In the end, Pushing Daisies offers a clear picture of the damaging effects of defining “masculine” as necessarily emotionally detached. In Ned, we are shown a man who not only has no concept of social interaction, but who has also been so emotionally disconnected that his ability to know even himself has been compromised. Ned has only a minimal understanding of himself as an individual, and most of that is centered in his career as a pie-maker (reflected in the narration, which most commonly refers to him by this title rather than his name); as a result, his propensity for successful interaction with the world outside of himself is almost nonexistent. The image we are given is certainly hyperbolized, and in terms of masculinity construction, Ned functions more as an example of an unrealistic, unattainable extreme than anything else.
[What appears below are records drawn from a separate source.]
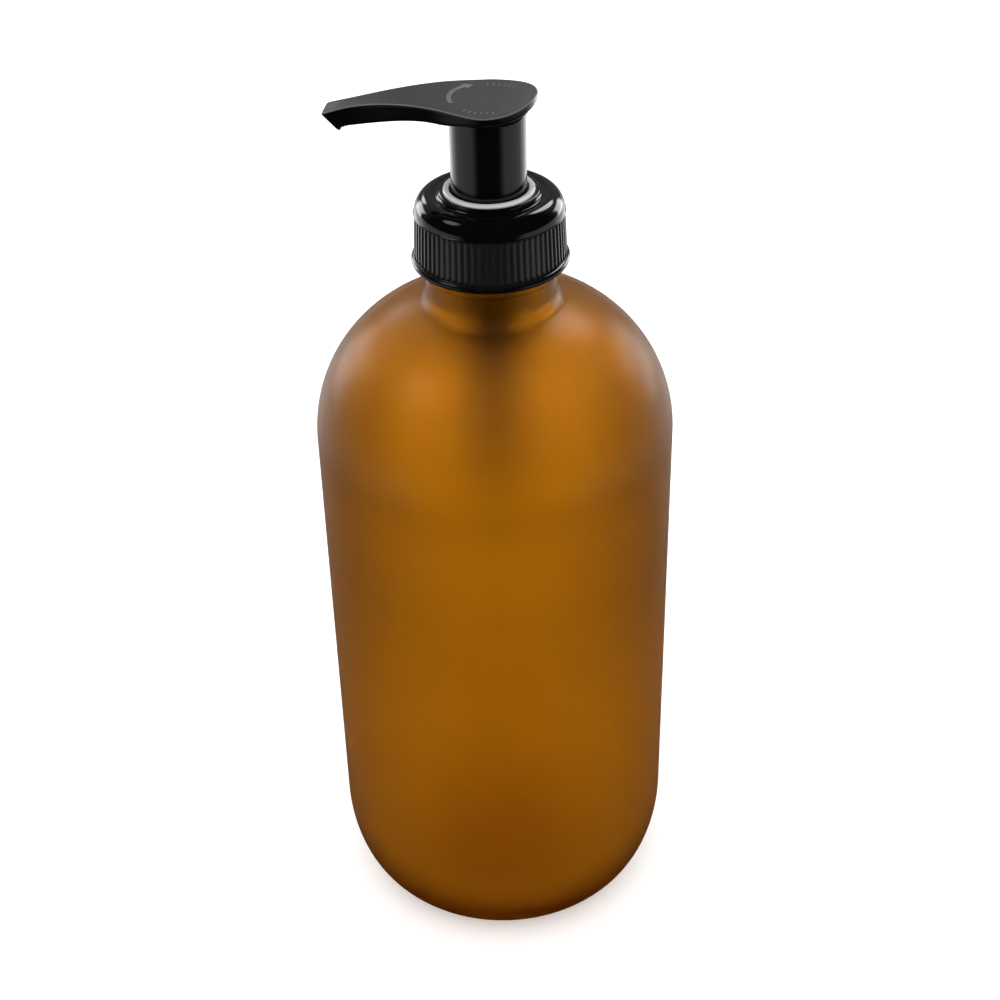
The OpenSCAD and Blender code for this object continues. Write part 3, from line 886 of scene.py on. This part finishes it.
def sleeve_piece():
    """sleeve with the stem socket inside it, and lugs round both ends of the Y axis"""
    outer, inside, lug, socket_bore, socket = 7.43, 6.2, 5.42, 4.06, 5.2     # radii
    profile = (arc(outer - 0.3, SLEEVE_LO + 0.3, 0.3, 0.3, -90, 0, 6)
               + densify([(outer, SLEEVE_LO + 0.6), (outer, PAD_Z - 3.6)], 1.5)
               + arc(outer + 1.0, PAD_Z - 3.0, 1.0, 1.0, 180, 118, 6)
               + [(outer + 0.4, PAD_Z - 1.35), (socket, PAD_Z - 1.2), (4.4, PAD_Z - 1.2),
                  (socket_bore, PAD_Z - 1.3), (socket_bore, 184.7), (4.3, 184.5),
                  (5.0, 184.5), (socket, 184.7), (socket, 187.9), (5.4, 188.3),
                  (5.9, 188.3), (inside, 188.0)]
               + densify([(inside, 187.4), (inside, 171.0)], 1.0)
               + [(inside, 169.75), (inside, 169.6), (inside, 169.4),
                  (inside, SLEEVE_LO + 0.4), (inside + 0.25, SLEEVE_LO)])

    def shape(radii, heights, theta, _):
        if abs(radii[0] - inside) < 0.01 and 169.5 < heights[0] < 187.9:
            radii = np.where(degrees_off_x(theta - math.pi / 2) < 30.0, lug, radii)
        return radii, heights

    return lathe("sleeve_tmp", profile, 240, shape, sharp=40)


def bore_piece():
    """the way out: a bore that drops with the spout and opens on the slanted tip"""
    radius, sides = 0.95, 24
    path = np.array(densify([(0.5, PAD_Z - 2.4), (9.0, PAD_Z - 1.0), (18.0, PAD_Z - 1.6),
                             (REACH + 1.5, PAD_Z - 4.55)], 1.0))
    for _ in range(4):
        path[1:-1] = (path[:-2] + path[1:-1] * 2 + path[2:]) / 4
    verts = []
    for i, (along, z) in enumerate(path):
        heading = path[min(i + 1, len(path) - 1)] - path[max(i - 1, 0)]
        heading = heading / np.linalg.norm(heading)
        for k in range(sides):
            a = 2 * math.pi * k / sides
            verts.append((-(along - heading[1] * radius * math.sin(a)) * MM,
                          radius * math.cos(a) * MM,
                          (z + heading[0] * radius * math.sin(a)) * MM))
    faces = tube_sides(len(path), sides) + tube_ends(len(path), sides)
    return new_object("bore_tmp", verts, faces, 40)


def head_piece():
    piece = boolean(pad_piece(), sleeve_piece(), "UNION")
    piece = boolean(piece, bore_piece(), "DIFFERENCE")
    # short chamber on the axis, where the bore starts
    low, high, radius = PAD_Z - 4.2, PAD_Z - 1.9, 1.6
    chamber = lathe("way_tmp", [(0, low), (radius, low), (radius, high), (0, high)], 48,
                    ends_on_axis=True)
    piece = boolean(piece, chamber, "DIFFERENCE")
    tidy(piece, sharp=32, merge=0.00001)
    piece.data.materials.clear()
    piece.data.materials.append(HEAD_BLACK)
    piece.data.materials.append(MARKS_PAINTED_HIGHLIGHT)
    marks = raised_marks()
    tidy(marks, sharp=30, merge=0.000001)
    marks.data.polygons.foreach_set("material_index", [1] * len(marks.data.polygons))
    edit = bmesh.new()
    edit.from_mesh(piece.data)
    edit.from_mesh(marks.data)
    edit.to_mesh(piece.data)
    edit.free()
    bpy.data.objects.remove(marks)
    return piece


head = head_piece()
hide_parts("actuator_head")
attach(head, "head")

# ------------------------------------------------------------------ CAD nodes that keep their shape
for name, material in (("pump_housing", HOUSING), ("neck_gasket", FOAM), ("dip_tube", TUBE),
                       ("inlet_check_ball", BALL), ("piston_seat", NATURAL),
                       ("piston", PISTON), ("stem", NATURAL)):
    kept_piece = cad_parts[name]
    kept_piece.data.materials.clear()
    kept_piece.data.materials.append(material)

# ------------------------------------------------------------------ floor
FLOOR_HALF = 4.0
floor_mesh = bpy.data.meshes.new("floor")
floor_mesh.from_pydata([(x * FLOOR_HALF, y * FLOOR_HALF, 0)
                        for x, y in ((-1, -1), (1, -1), (1, 1), (-1, 1))], [], [(0, 1, 2, 3)])
floor = bpy.data.objects.new("floor", floor_mesh)
bpy.context.scene.collection.objects.link(floor)
floor_mesh.materials.append(studio_floor())
floor.location.z = cad_lo[2] - 0.00005
floor.visible_glossy = False

# ------------------------------------------------------------------ camera
# it stands on the -Y side, turned a little towards +X, and looks down at the bottle
CAMERA_TURN = math.radians(8.0)
CAMERA_DISTANCE, CAMERA_HEIGHT = 0.321602, 0.321739
TILT, ROLL = 0.603, 0.025             # radians

camera_data = bpy.data.cameras.new("camera")
camera = bpy.data.objects.new("camera", camera_data)
bpy.context.scene.collection.objects.link(camera)
forward = Vector((-math.sin(CAMERA_TURN) * math.cos(TILT),
                  math.cos(CAMERA_TURN) * math.cos(TILT), -math.sin(TILT)))
level_right = Vector((math.cos(CAMERA_TURN), math.sin(CAMERA_TURN), 0))
level_down = forward.cross(level_right)
right = level_right * math.cos(ROLL) + level_down * math.sin(ROLL)
down = level_down * math.cos(ROLL) - level_right * math.sin(ROLL)
pose = Matrix((right, -down, -forward)).transposed().to_4x4()
pose.translation = Vector((CAMERA_DISTANCE * math.sin(CAMERA_TURN),
                           -CAMERA_DISTANCE * math.cos(CAMERA_TURN), CAMERA_HEIGHT))
camera.matrix_world = pose
camera_data.sensor_width = 36.0
camera_data.lens = 64.538253
camera_data.shift_x, camera_data.shift_y = 0.00324, -0.00162
camera_data.clip_start, camera_data.clip_end = 0.01, 50
bpy.context.scene.camera = camera

# ------------------------------------------------------------------ light
# soft boxes seen in reflections: (direction, half angle and soft edge in degrees, brightness)
SOFT_BOXES = [((-0.42, 0.83, 0.37), 5, 3, 5.0), ((0.41, 0.65, 0.64), 10, 3, 6.5),
              ((-0.25, 0.61, 0.76), 4, 2, 6.0), ((-0.67, -0.11, 0.75), 8, 4, 2.2)]


def studio_world():
    """White studio, painted on the world.

    The camera sees plain white, and diffuse and transmitted rays soft light, stronger overhead.
    Glossy rays see a dark room with two windows and a dim wall behind the bottle, soft boxes,
    and dim strips below the horizon.
    """
    world = bpy.data.worlds.new("studio")
    bpy.context.scene.world = world
    world.use_nodes = True
    sky = Nodes(world.node_tree)
    output = sky.add("OutputWorld")
    background = sky.add("Background", {"Color": (1.0, 1.0, 1.0)})
    sky.fill(output, {0: background.outputs[0]})
    # turned so that the camera stands at -Y
    direction = sky.add("Mapping", {"Rotation": (0, 0, -CAMERA_TURN),
                                    "Vector": sky.add("TexCoord").outputs["Generated"]},
                        vector_type="POINT").outputs[0]
    x, y, z = sky.split(direction)

    def band(value, rise, fall):
        return sky.times(sky.remap(value, between=rise), sky.remap(value, between=fall[::-1]))

    def soft_box(towards, size, soft, gain):
        dot = sky.add("VectorMath", {0: direction, 1: Vector(towards).normalized()},
                      operation="DOT_PRODUCT").outputs["Value"]
        edge = math.cos(math.radians(size + soft)), math.cos(math.radians(size))
        return sky.remap(dot, between=edge, to=(0.0, gain))

    window_gain, wall_gain, room = 5.0, 0.20, 0.004
    behind = sky.remap(y, between=(0.2, 0.4))
    left_window = sky.times(band(x, rise=(-0.86, -0.80), fall=(-0.58, -0.50)),
                            band(z, rise=(-0.16, -0.08), fall=(0.26, 0.36)),
                            behind, window_gain)
    right_window = sky.times(band(x, rise=(0.52, 0.60), fall=(0.82, 0.88)),
                             band(z, rise=(-0.20, -0.12), fall=(0.24, 0.34)),
                             behind, window_gain)
    boxes = sky.plus(*[soft_box(*box) for box in SOFT_BOXES])
    wall = sky.times(sky.remap(y, between=(0.15, 0.6)),
                     band(z, rise=(-0.02, 0.14), fall=(0.62, 0.80)), wall_gain)
    low = band(z, rise=(-0.62, -0.40), fall=(-0.12, 0.0))
    near_gain, wide_gain, narrow_gain = 0.62, 0.85, 0.6
    near = sky.times(sky.remap(y, between=(-0.80, -0.55)), near_gain)
    wide = sky.times(band(y, rise=(0.25, 0.60), fall=(0.82, 0.93)), wide_gain)
    narrow = sky.times(band(y, rise=(0.58, 0.76), fall=(0.82, 0.93)), narrow_gain)
    strips = sky.times(low, sky.plus(near, wide, narrow))
    glossy = sky.plus(left_window, right_window, boxes, wall, strips, room)

    base_light = 0.95
    plain = sky.plus(sky.remap(z, between=(0.2, 0.95), to=(0.0, 0.6)), base_light)
    rays = sky.add("LightPath").outputs
    is_camera, is_glossy = rays["Is Camera Ray"], rays["Is Glossy Ray"]
    light = sky.plus(sky.times(is_glossy, glossy), sky.times(sky.minus(1.0, is_glossy), plain))
    strength = sky.plus(is_camera, sky.times(sky.minus(1.0, is_camera), light))
    sky.fill(background, {"Strength": strength})
    world.cycles.sampling_method = "MANUAL"
    world.cycles.sample_map_resolution = 512


studio_world()

# ------------------------------------------------------------------ render settings
scene = bpy.context.scene
scene.view_settings.view_transform = "Standard"
scene.view_settings.look = "None"
scene.view_settings.exposure = 0.0
scene.cycles.max_bounces = 16
scene.cycles.transmission_bounces = 12
scene.cycles.glossy_bounces = 5
scene.cycles.diffuse_bounces = 4
scene.cycles.sample_clamp_indirect = 6.0
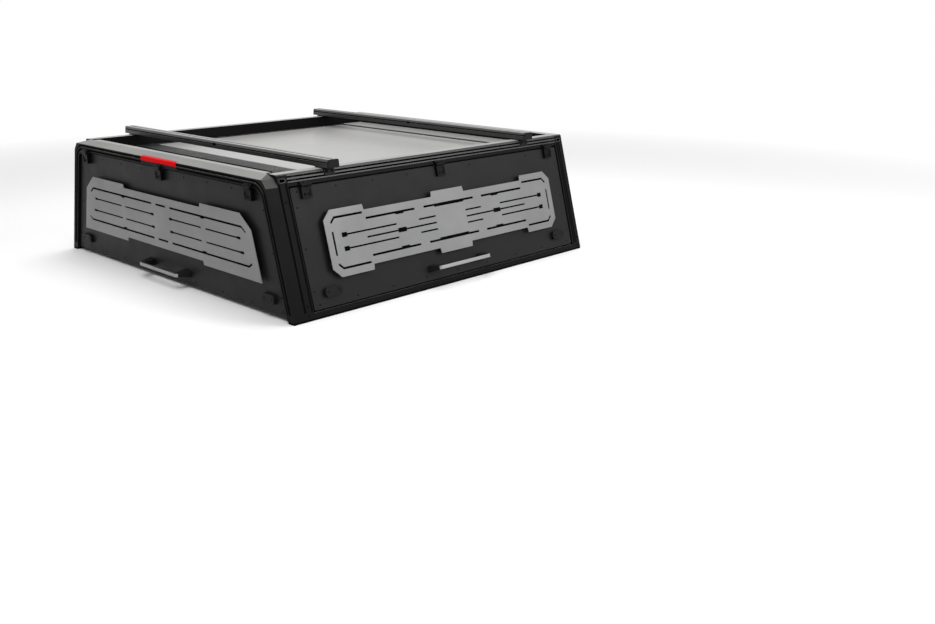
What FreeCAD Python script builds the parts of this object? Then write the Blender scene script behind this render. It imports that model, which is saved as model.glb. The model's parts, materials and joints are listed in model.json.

But even in his unrealistic portrayal, Ned as a character still raises significant challenges to the qualities we as a society tend to idealize and value in men. What, he forces us to consider, are the real consequences of expecting and too often demanding emotional detachment from people who identify as men? And how many men, as a result of these expectations, have, like Ned, reached a point where true connection with anyone, even themselves, would require an impossible violation of restrictive social rules?



Works Cited

Kivel, Paul. “The Act-Like-a-Man Box.” Men’s Lives. Ed. Michael S. Kimmel and Michael A. Messner. Eighth ed. Boston: Allyn & Bacon, 2010. 83-85. Print.

“Pie-lette.” Pushing Daisies. ABC. WFTV, Orlando. 3 Oct 2007.